## Work to do
Your task is to print all of the material verbatim.
** BEGIN **
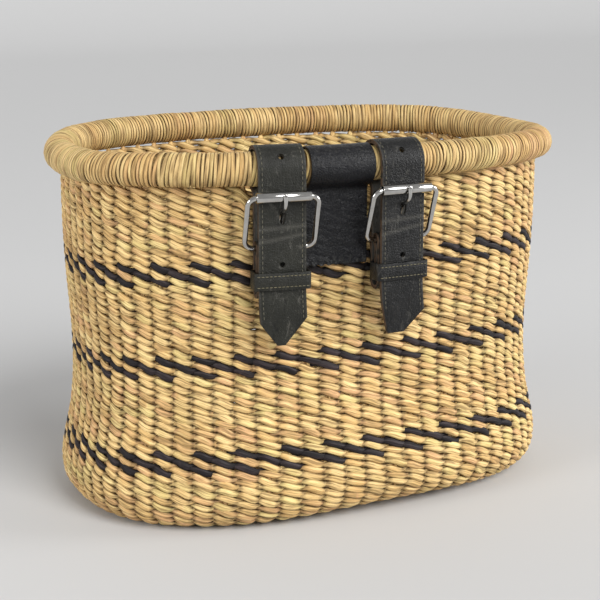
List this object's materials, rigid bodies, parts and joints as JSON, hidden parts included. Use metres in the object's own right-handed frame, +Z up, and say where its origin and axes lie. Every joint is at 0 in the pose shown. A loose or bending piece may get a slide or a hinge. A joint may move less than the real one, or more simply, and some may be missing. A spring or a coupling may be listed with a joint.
{
  "type": "handlebar basket",
  "caption": "Oval straw basket with a wrapped rim, dyed bands and a leather patch, held on a handlebar by leather belts with roller buckles.",
  "frame": {"origin": "middle of the floor's underside", "axes": "+Z up, +X along the basket's length, belts on the front towards -Y"},
  "size_m": [0.3596, 0.2552, 0.2515],
  "materials": {
    "straw": "twined dry straw",
    "dyed_straw": "black-dyed straw",
    "rim_straw": "wound dry straw",
    "core_straw": "dry straw bundle",
    "leather": "smooth finished leather",
    "lining": "plain leather",
    "patch_leather": "creased glossy leather",
    "nickel": "polished nickel plate"
  },
  "bodies": {
    "basket": {"woven_wall": "straw", "woven_floor": "straw", "dyed_band_lower": "dyed_straw", "dyed_band_middle": "dyed_straw", "dyed_band_upper": "dyed_straw", "rim_core": "core_straw", "rim_wrap": "rim_straw", "leather_patch": "patch_leather"},
    "left_belt": {"left_strap_face": "leather", "left_strap_lining": "lining"},
    "left_keeper": {"left_keeper": "leather"},
    "left_buckle_frame": {"left_buckle_frame": "nickel"},
    "left_buckle_roller": {"left_buckle_roller": "nickel"},
    "left_buckle_prong": {"left_buckle_prong": "nickel"},
    "right_belt": {"right_strap_face": "leather", "right_strap_lining": "lining"},
    "right_keeper": {"right_keeper": "leather"},
    "right_buckle_frame": {"right_buckle_frame": "nickel"},
    "right_buckle_roller": {"right_buckle_roller": "nickel"},
    "right_buckle_prong": {"right_buckle_prong": "nickel"}
  },
  "joints": [
    {"name": "left_belt_swing", "type": "hinge", "parent": "basket", "child": "left_belt", "pos_m": [-0.06825, -0.10527, 0.237], "axis": [-0.9844, 0.1762, 0], "range_deg": [0, 80]},
    {"name": "left_keeper_slide", "type": "slide", "parent": "left_belt", "child": "left_keeper", "axis": [0, 0, 1], "range_m": [-0.002, 0.006]},
    {"name": "left_frame_hinge", "type": "hinge", "parent": "left_belt", "child": "left_buckle_frame", "pos_m": [-0.0694, -0.11172, 0.189], "axis": [0.9844, -0.1762, 0], "range_deg": [0, 3]},
    {"name": "left_roller_spin", "type": "hinge", "parent": "left_buckle_frame", "child": "left_buckle_roller", "pos_m": [-0.07146, -0.12324, 0.222], "axis": [0.9844, -0.1762, 0], "continuous": true},
    {"name": "left_prong_hinge", "type": "hinge", "parent": "left_buckle_frame", "child": "left_buckle_prong", "pos_m": [-0.0694, -0.11172, 0.189], "axis": [0.9844, -0.1762, 0], "range_deg": [0, 2]},
    {"name": "right_belt_swing", "type": "hinge", "parent": "basket", "child": "right_belt", "pos_m": [0.01001, -0.10996, 0.237], "axis": [-1, -0.0094, 0], "range_deg": [0, 80]},
    {"name": "right_keeper_slide", "type": "slide", "parent": "right_belt", "child": "right_keeper", "axis": [0, 0, 1], "range_m": [-0.002, 0.006]},
    {"name": "right_frame_hinge", "type": "hinge", "parent": "right_belt", "child": "right_buckle_frame", "pos_m": [0.01008, -0.11651, 0.189], "axis": [1, 0.0094, 0], "range_deg": [0, 3]},
    {"name": "right_roller_spin", "type": "hinge", "parent": "right_buckle_frame", "child": "right_buckle_roller", "pos_m": [0.01019, -0.12821, 0.222], "axis": [1, 0.0094, 0], "continuous": true},
    {"name": "right_prong_hinge", "type": "hinge", "parent": "right_buckle_frame", "child": "right_buckle_prong", "pos_m": [0.01008, -0.11651, 0.189], "axis": [1, 0.0094, 0], "range_deg": [0, 2]}
  ]
}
** END **
## Complete answer
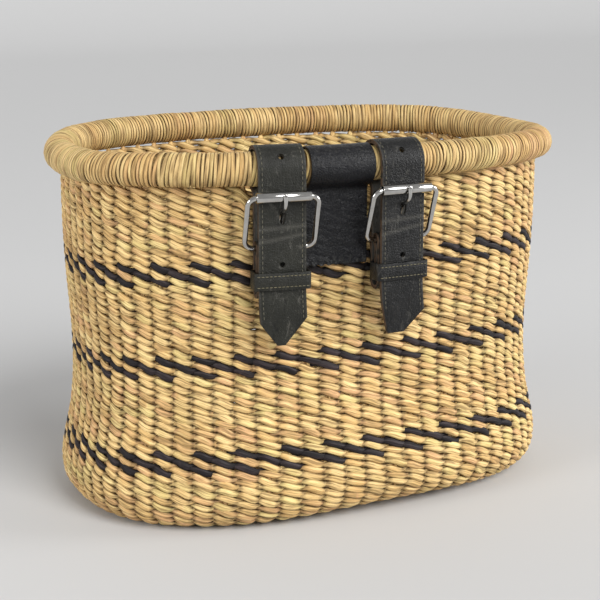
List this object's materials, rigid bodies, parts and joints as JSON, hidden parts included. Use metres in the object's own right-handed frame, +Z up, and say where its origin and axes lie. Every joint is at 0 in the pose shown. A loose or bending piece may get a slide or a hinge. A joint may move less than the real one, or more simply, and some may be missing. A spring or a coupling may be listed with a joint.
{
  "type": "handlebar basket",
  "caption": "Oval straw basket with a wrapped rim, dyed bands and a leather patch, held on a handlebar by leather belts with roller buckles.",
  "frame": {"origin": "middle of the floor's underside", "axes": "+Z up, +X along the basket's length, belts on the front towards -Y"},
  "size_m": [0.3596, 0.2552, 0.2515],
  "materials": {
    "straw": "twined dry straw",
    "dyed_straw": "black-dyed straw",
    "rim_straw": "wound dry straw",
    "core_straw": "dry straw bundle",
    "leather": "smooth finished leather",
    "lining": "plain leather",
    "patch_leather": "creased glossy leather",
    "nickel": "polished nickel plate"
  },
  "bodies": {
    "basket": {"woven_wall": "straw", "woven_floor": "straw", "dyed_band_lower": "dyed_straw", "dyed_band_middle": "dyed_straw", "dyed_band_upper": "dyed_straw", "rim_core": "core_straw", "rim_wrap": "rim_straw", "leather_patch": "patch_leather"},
    "left_belt": {"left_strap_face": "leather", "left_strap_lining": "lining"},
    "left_keeper": {"left_keeper": "leather"},
    "left_buckle_frame": {"left_buckle_frame": "nickel"},
    "left_buckle_roller": {"left_buckle_roller": "nickel"},
    "left_buckle_prong": {"left_buckle_prong": "nickel"},
    "right_belt": {"right_strap_face": "leather", "right_strap_lining": "lining"},
    "right_keeper": {"right_keeper": "leather"},
    "right_buckle_frame": {"right_buckle_frame": "nickel"},
    "right_buckle_roller": {"right_buckle_roller": "nickel"},
    "right_buckle_prong": {"right_buckle_prong": "nickel"}
  },
  "joints": [
    {"name": "left_belt_swing", "type": "hinge", "parent": "basket", "child": "left_belt", "pos_m": [-0.06825, -0.10527, 0.237], "axis": [-0.9844, 0.1762, 0], "range_deg": [0, 80]},
    {"name": "left_keeper_slide", "type": "slide", "parent": "left_belt", "child": "left_keeper", "axis": [0, 0, 1], "range_m": [-0.002, 0.006]},
    {"name": "left_frame_hinge", "type": "hinge", "parent": "left_belt", "child": "left_buckle_frame", "pos_m": [-0.0694, -0.11172, 0.189], "axis": [0.9844, -0.1762, 0], "range_deg": [0, 3]},
    {"name": "left_roller_spin", "type": "hinge", "parent": "left_buckle_frame", "child": "left_buckle_roller", "pos_m": [-0.07146, -0.12324, 0.222], "axis": [0.9844, -0.1762, 0], "continuous": true},
    {"name": "left_prong_hinge", "type": "hinge", "parent": "left_buckle_frame", "child": "left_buckle_prong", "pos_m": [-0.0694, -0.11172, 0.189], "axis": [0.9844, -0.1762, 0], "range_deg": [0, 2]},
    {"name": "right_belt_swing", "type": "hinge", "parent": "basket", "child": "right_belt", "pos_m": [0.01001, -0.10996, 0.237], "axis": [-1, -0.0094, 0], "range_deg": [0, 80]},
    {"name": "right_keeper_slide", "type": "slide", "parent": "right_belt", "child": "right_keeper", "axis": [0, 0, 1], "range_m": [-0.002, 0.006]},
    {"name": "right_frame_hinge", "type": "hinge", "parent": "right_belt", "child": "right_buckle_frame", "pos_m": [0.01008, -0.11651, 0.189], "axis": [1, 0.0094, 0], "range_deg": [0, 3]},
    {"name": "right_roller_spin", "type": "hinge", "parent": "right_buckle_frame", "child": "right_buckle_roller", "pos_m": [0.01019, -0.12821, 0.222], "axis": [1, 0.0094, 0], "continuous": true},
    {"name": "right_prong_hinge", "type": "hinge", "parent": "right_buckle_frame", "child": "right_buckle_prong", "pos_m": [0.01008, -0.11651, 0.189], "axis": [1, 0.0094, 0], "range_deg": [0, 2]}
  ]
}